Meteos will be one of the more sought after free agents on the market after his excellent 2019 season. While it would be tough to see Meteos go, OpTic still have Joshua “Dardoch” Hartnett under contract through 2020. Dardoch has already proven he has the skill to be one of the top junglers in the LCS, giving OpTic a nice fallback option if Meteos does move on.

Korean imports Crown and Noh “Arrow” Dong-hyeon are the only starting members to remain under contract for 2020. Crown was an MVP candidate for much of the season and is a player OpTic can continue to build around for their next campaign. Arrow was solid, if not disappointing for a player that takes up an import slot. Perhaps a new support could get more out of Arrow and see him regain his MVP form.


Saturday, August 17: Cloud 9 versus Counter Logic Gaming

The more evenly matched of the semifinal games. Wiggily and Dennis “Svenskeren” Johnsen have been two of the best performing junglers in the LCS, while both CLG and Cloud 9 have been quick to play around their mid laners. However, Ruin is often left on his own while Eric “Licorice” Ritchie receives his share of jungle attention from Svenskeren. CLG will need a big performance from their bot lane to compensate for the expected top lane deficit.

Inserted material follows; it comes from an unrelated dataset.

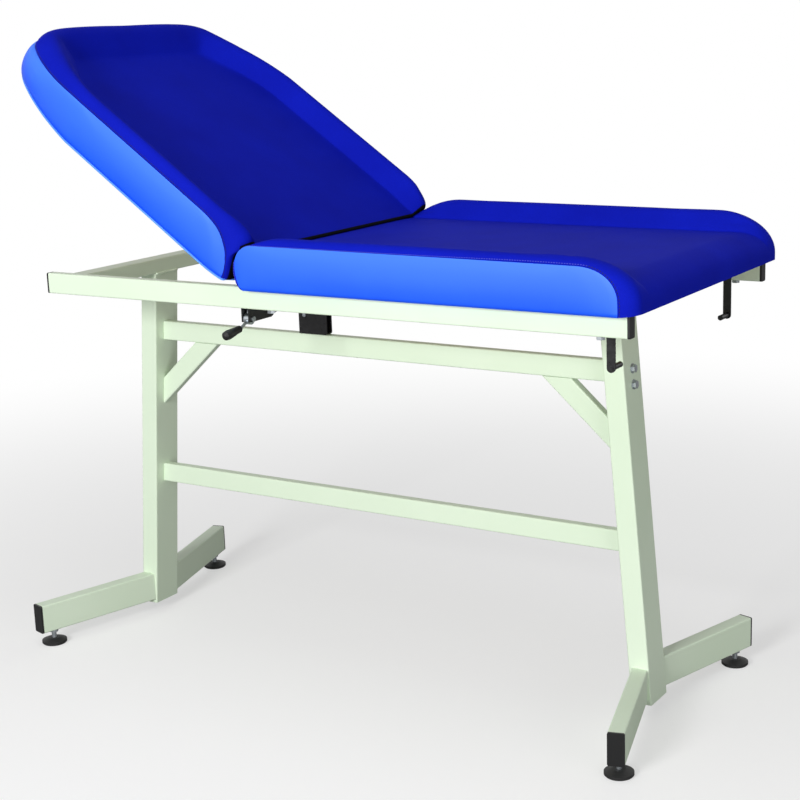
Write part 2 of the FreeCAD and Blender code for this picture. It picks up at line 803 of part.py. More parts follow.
mount = body("strut_mount", ("strut_foot_x", "0", "upper_stretcher_top"))
pad(
    mount,
    polygon(mount, "XZ_Plane", [
        ("0 - mount_back", "0"), ("mount_front - mount_corner", "0"),
        ("mount_front", "mount_corner"), ("mount_front", "mount_height * 0.7"),
        ("mount_front * 0.4", "mount_height"), ("0 - mount_back", "mount_height"),
    ]),
    "2 * strut_cheek_half",
)
pocket(
    mount,
    polygon(mount, "XZ_Plane", [
        ("0 - mount_back - 1", "cheek_thick"), ("mount_front + 1", "cheek_thick"),
        ("mount_front + 1", "mount_height + 1"), ("0 - mount_back - 1", "mount_height + 1"),
    ]),
    "strut_head_width + 2 * cheek_gap",
)
pocket(mount, disc(mount, "XZ_Plane", "strut_pin_radius", "0", "strut_foot_rise"),
       "4 * strut_cheek_half")

lower_pin = body("strut_pin_lower", ("strut_foot_x", "0", "strut_foot_z"))
pad(lower_pin, disc(lower_pin, "XZ_Plane", "strut_pin_radius"), "2 * strut_cheek_half + 3")


def strut_body(label):
    """Drawn along -X from the lower pin and turned to the strut's angle."""
    return body(label, ("strut_foot_x", "0", "strut_foot_z"),
                turn="strut_angle", axis=(0, 1, 0))


head = strut_body("strut_release_head")
pad(
    head,
    polygon(head, "XZ_Plane", [
        ("strut_head_back", "0 - strut_head_back"), ("strut_head_back", "strut_head_back"),
        ("0 - strut_head_front", "strut_head_back"),
        ("0 - strut_head_front", "0 - strut_head_back"),
    ]),
    "strut_head_width",
)
rounded(head, every(across, near("x", value("strut_head_back"))), "strut_head_back * 0.6")
pocket(head, disc(head, "XZ_Plane", "strut_pin_radius + pin_play"), "strut_head_width * 2")

rod = strut_body("strut_rod")
pad(rod, disc(rod, "YZ_Plane", "rod_radius", "0", "0", "0 - strut_head_front"),
    "rod_length", midplane=False, reverse=True)

cylinder = strut_body("strut_cylinder")
top = "0 - strut_span + eye_shank"
low = f"{top} + cylinder_length"
inner = "cylinder_radius - cylinder_wall"
revolve(
    cylinder,
    polygon(cylinder, "XZ_Plane", [
        (low, "rod_radius + pin_play"), (low, "cylinder_radius - 1"), (f"{low} - 1", "cylinder_radius"),
        (f"{top} + cylinder_neck", "cylinder_radius"), (top, "cylinder_radius - cylinder_neck"),
        (top, "0"), (f"{top} + cylinder_neck", "0"), (f"{top} + cylinder_neck", inner),
        (f"{low} - cylinder_neck", inner), (f"{low} - cylinder_neck", "rod_radius + pin_play"),
    ]),
    "H_Axis",
)
pad(
    cylinder,
    polygon(cylinder, "XZ_Plane", [
        ("0 - strut_span", "0 - eye_width / 2"), (f"{top} + 1", "0 - eye_width / 2"),
        (f"{top} + 1", "eye_width / 2"), ("0 - strut_span", "eye_width / 2"),
    ]),
    "eye_width",
)
pad(cylinder, disc(cylinder, "XZ_Plane", "strut_ring", "0 - strut_span"), "eye_width")
pocket(
    cylinder,
    disc(cylinder, "XZ_Plane", "strut_pin_radius + open_play", "0 - strut_span"),
    "eye_width * 2",
)

EYE_AT = ("0 - strut_eye_reach", "0 - strut_eye_drop")
upper = back_body("strut_bracket")
cheeks = "eye_width + 2 * (cheek_gap + cheek_thick)"
pad(
    upper,
    polygon(upper, "XZ_Plane", [
        (f"{EYE_AT[0]} - bracket_half", "lift"), (f"{EYE_AT[0]} + bracket_half", "lift"),
        (f"{EYE_AT[0]} + bracket_half * 0.6", f"{EYE_AT[1]} - bracket_half * 0.7"),
        (f"{EYE_AT[0]} - bracket_half * 0.6", f"{EYE_AT[1]} - bracket_half * 0.7"),
    ]),
    cheeks,
)
pad(
    upper,
    polygon(upper, "XZ_Plane", [
        (f"{EYE_AT[0]} - bracket_half * 1.8", "lift"), (f"{EYE_AT[0]} + bracket_half * 1.8", "lift"),
        (f"{EYE_AT[0]} + bracket_half * 1.8", "lift - cheek_thick"),
        (f"{EYE_AT[0]} - bracket_half * 1.8", "lift - cheek_thick"),
    ]),
    f"({cheeks}) * 2",
)
pocket(
    upper,
    polygon(upper, "XZ_Plane", [
        (f"{EYE_AT[0]} - bracket_half * 2", "lift - cheek_thick"),
        (f"{EYE_AT[0]} + bracket_half * 2", "lift - cheek_thick"),
        (f"{EYE_AT[0]} + bracket_half * 2", "-50"), (f"{EYE_AT[0]} - bracket_half * 2", "-50"),
    ]),
    "eye_width + 2 * cheek_gap",
)
pocket(upper, disc(upper, "XZ_Plane", "strut_pin_radius", *EYE_AT), "eye_width * 4")
upper_pin = back_body("strut_pin_upper")
pad(upper_pin, disc(upper_pin, "XZ_Plane", "strut_pin_radius", *EYE_AT), f"{cheeks} + 3")

# Release lever under the near rail, with a bulb grip and the outlet of its pull wire

lever_mount = body("lever_mount", ("lever_x", "0", "0"))
lever_slot = "(lever_hub_width + 2 * cheek_gap)"
cheek_sides = f"({lever_slot} + 2 * lever_cheek)"
pad(
    lever_mount,
    polygon(lever_mount, "YZ_Plane", [
        ("0 - lever_mount_outer", "rail_bottom"), ("0 - lever_mount_inner", "rail_bottom"),
        ("0 - lever_mount_inner", "lever_mount_bottom + lever_cheek"),
        ("0 - lever_mount_inner - lever_cheek * 2", "lever_mount_bottom"),
        ("0 - lever_mount_outer", "lever_mount_bottom"),
    ]),
    cheek_sides,
)
pocket(
    lever_mount,
    polygon(lever_mount, "YZ_Plane", [
        ("0 - lever_mount_outer - 1", "rail_bottom - lever_cheek"),
        ("0 - lever_mount_inner - lever_cheek", "rail_bottom - lever_cheek"),
        ("0 - lever_mount_inner - lever_cheek", "lever_mount_bottom - 1"),
        ("0 - lever_mount_outer - 1", "lever_mount_bottom - 1"),
    ]),
    lever_slot,
)
pad(
    lever_mount,
    polygon(lever_mount, "XY_Plane", [
        ("0", "0 - rail_inside"), ("lever_flange", "0 - rail_inside"),
        ("lever_flange", "0 - lever_mount_inner"), ("0", "0 - lever_mount_inner"),
    ], "rail_bottom"),
    "lever_cheek", midplane=False, reverse=True,
)
pocket(
    lever_mount, disc(lever_mount, "YZ_Plane", "lever_pin_radius", "lever_y", "lever_z"),
    f"{cheek_sides} * 2",
)
lever_pin = body("lever_pin", ("lever_x", "lever_y", "lever_z"))
pad(lever_pin, disc(lever_pin, "YZ_Plane", "lever_pin_radius"), cheek_sides)
pad(
    lever_pin, disc(lever_pin, "YZ_Plane", "lever_pin_head", "0", "0", f"{cheek_sides} / 2"),
    "lever_cheek * 0.8", midplane=False,
)

lever = body("lever_arm", ("lever_x", "lever_y", "lever_z"),
             turn="lever_drop_angle", axis=(1, 0, 0))
pad(lever, disc(lever, "YZ_Plane", "lever_hub_radius"), "lever_hub_width")
pad(
    lever,
    polygon(lever, "YZ_Plane", [
        ("0", "2"), ("lever_hub_radius", "lever_tail"), ("lever_hub_radius - 4", "lever_tail"),
        ("-4", "2"),
    ]),
    "lever_hub_width / 2",
)
route = new_sketch(lever, "YZ_Plane")
bend = measure(lever, "lever_rod_length")
held = (
    measure(lever, "grip_hold * cos(grip_rise)"), measure(lever, "grip_hold * sin(grip_rise)")
)
stops = [
    FreeCAD.Vector(0, 0, 0), FreeCAD.Vector(-bend, 0, 0),
    FreeCAD.Vector(-bend - held[0], held[1], 0),
]
for first, second in zip(stops, stops[1:]):
    route.addGeometry(Part.LineSegment(first, second), False)
route.addConstraint(Sketcher.Constraint("Coincident", 0, 2, 1, 1))
for point, x, y in (
    ((0, 1), "0", "0"), ((0, 2), "0 - lever_rod_length", "0"),
    ((1, 2), "0 - lever_rod_length - grip_hold * cos(grip_rise)", "grip_hold * sin(grip_rise)"),
):
    for kind, text in (("DistanceX", x), ("DistanceY", y)):
        number = route.addConstraint(Sketcher.Constraint(kind, -1, 1, *point, measure(lever, text)))
        bind(route, f"Constraints[{number}]", text)
bent_rod = lever.newObject("PartDesign::AdditivePipe", "lever_bent_rod")
bent_rod.Profile = disc(lever, "XZ_Plane", "lever_rod_radius")
bent_rod.Spine = (route, ["Edge1", "Edge2"])
bent_rod.Transition = "Round corner"
document.recompute()
pocket(lever, disc(lever, "YZ_Plane", "lever_pin_radius + pin_play"), "lever_hub_width * 2")

drop = "lever_drop_angle"
grip = body(
    "lever_grip",
    (
        "lever_x", f"lever_y - lever_rod_length * cos({drop})",
        f"lever_z - lever_rod_length * sin({drop})",
    ),
    turn=f"{drop} - grip_rise", axis=(1, 0, 0),
)
revolve(
    grip,
    polygon(grip, "YZ_Plane", [
        ("0 - grip_start", "lever_rod_radius"), ("0 - grip_start", "grip_neck_radius - 1"),
        ("0 - grip_start - 1", "grip_neck_radius"),
        ("0 - grip_length * 0.3", "grip_neck_radius + 0.5"),
        ("0 - grip_length * 0.75", "grip_end_radius"),
        ("0 - grip_length + 4", "grip_end_radius - 1"),
        ("0 - grip_length + 1", "grip_end_radius - 4"),
        ("0 - grip_length", "grip_end_radius - 7"), ("0 - grip_length", "0"),
        ("0 - grip_hold", "0"), ("0 - grip_hold", "lever_rod_radius"),
    ]),
    "H_Axis",
)

adjuster = body("lever_adjuster", ("lever_x", "0 - lever_mount_inner", "adjuster_z"))
pad(adjuster, polygon(adjuster, "XZ_Plane", hexagon("2 * adjuster_radius")),
    "adjuster_length", midplane=False, reverse=True)
pad(adjuster, disc(adjuster, "XZ_Plane", "outlet_radius"), "adjuster_length + outlet_length",
    midplane=False, reverse=True)

# Paper-roll holder: two strips hang from the board, each with a pin that points inwards

for side, sign in SIDES.items():
    strip = body(f"roll_strip_{side}", ("strip_x", f"{sign} * strip_y", "pad_bottom"))
    inward = side == "near"
    width = "strip_width / 2"
    pad(
        strip,
        polygon(strip, "XZ_Plane", [
            (f"0 - {width}", "0"), (width, "0"),
            (width, f"0 - strip_drop + {width}"), (f"0 - {width}", f"0 - strip_drop + {width}"),
        ]),
        "strip_thick", midplane=False, reverse=inward,
    )
    pad(strip, disc(strip, "XZ_Plane", width, "0", f"0 - strip_drop + {width}"),
        "strip_thick", midplane=False, reverse=inward)
    pad(
        strip,
        polygon(strip, "XY_Plane", [
            (f"0 - {width}", "0"), (width, "0"),
            (width, f"0 - {sign} * strip_foot"), (f"0 - {width}", f"0 - {sign} * strip_foot"),
        ]),
        "strip_thick", midplane=False, reverse=True,
    )
    pad(
        strip, disc(strip, "XZ_Plane", "roll_pin_radius", "0", "0 - strip_drop + roll_pin_rise"),
        "strip_thick + roll_pin_length", midplane=False, reverse=inward,
    )
    pad(
        strip, disc(strip, "XZ_Plane", "rivet_radius", "0", "0 - strip_drop + roll_pin_rise"),
        "rivet_height", midplane=False, reverse=not inward,
    )

# Checks and export

document.recompute()
for item in document.Objects:
    if "Invalid" in item.State or "Error" in item.State:
        raise RuntimeError(f"{item.Label} failed: {item.State}")
os.makedirs("parts", exist_ok=True)
for piece in nodes:
    shape = piece.Shape
    if shape.isNull() or not shape.isValid() or len(shape.Solids) != 1:
        raise RuntimeError(f"{piece.Label} is not one valid solid")
for piece in nodes:
    piece.Shape.exportStep(f"parts/{piece.Label}.step")
    print(f"{piece.Label}: {piece.Shape.Volume:.0f} mm3")
print(len(nodes), "pieces")
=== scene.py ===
# %% [markdown]
# # A pediatric examination couch
#
# The couch has a welded frame of cream coated steel tube, a padded seat and
# a padded backrest that leans on a lockable gas strut. Every rigid piece
# comes from the solid model, which is loaded first and never moved. What is
# made here is the upholstery, the weld beads, the materials and the studio.

# %% Load the solid model
import json
import math

import bmesh
import bpy
import numpy as np
from mathutils import Matrix, Vector
from mathutils.bvhtree import BVHTree


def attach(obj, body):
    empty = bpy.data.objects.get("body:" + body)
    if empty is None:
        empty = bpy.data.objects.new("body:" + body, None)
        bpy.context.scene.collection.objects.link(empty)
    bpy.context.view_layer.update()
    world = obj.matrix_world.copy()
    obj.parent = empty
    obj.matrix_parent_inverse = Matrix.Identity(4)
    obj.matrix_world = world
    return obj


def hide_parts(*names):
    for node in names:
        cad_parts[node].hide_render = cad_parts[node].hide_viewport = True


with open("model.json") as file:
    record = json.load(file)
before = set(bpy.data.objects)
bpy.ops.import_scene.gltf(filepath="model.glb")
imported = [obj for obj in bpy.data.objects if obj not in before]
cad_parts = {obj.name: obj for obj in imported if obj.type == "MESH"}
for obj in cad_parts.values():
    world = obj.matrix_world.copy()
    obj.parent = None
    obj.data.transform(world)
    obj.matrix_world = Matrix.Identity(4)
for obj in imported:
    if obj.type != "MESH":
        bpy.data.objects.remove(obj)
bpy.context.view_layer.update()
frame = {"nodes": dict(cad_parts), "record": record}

scene = bpy.context.scene
nodes = frame["nodes"]

# %% [markdown]
# Sizes are written in millimetres, as on a drawing, and Blender works in
# metres. The couch is drawn from the middle between its two posts, and the
# solid model stands a little off that point, so one function turns a place
# on the drawing into a place in the scene. The backrest is drawn lying flat
# on its hinge and then leaned back by the angle at which it stands. Both
# sides of the couch are alike, so a side that is drawn once is mirrored.

# %% From the drawing to the scene
MM = 0.001
OFFSET = np.array((51.0, 13.0, 0.0))
HINGE = (-156.5, 787.0)
RECLINE = math.radians(35)
MIRROR = np.array((1, -1, 1))


def on_couch(points):
    """Places on the drawing of the couch, x y z in mm, in the scene."""
    return (np.asarray(points, float) + OFFSET) * MM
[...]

Sunday, August 18: Team Liquid versus Clutch Gaming

Team Liquid are heavily favored and won both of their regular-season meetings against Clutch Gaming. Having said that, both of those things were true for TSM, and that didn’t turn out well for them. Fortunately for Team Liquid, they aren’t struggling like TSM were to close the season and look poised to make their fourth straight title appearance. Clutch will need “good” Huni, a massive performance from Cody Sun, and a fair bit of luck. And even that might not be enough.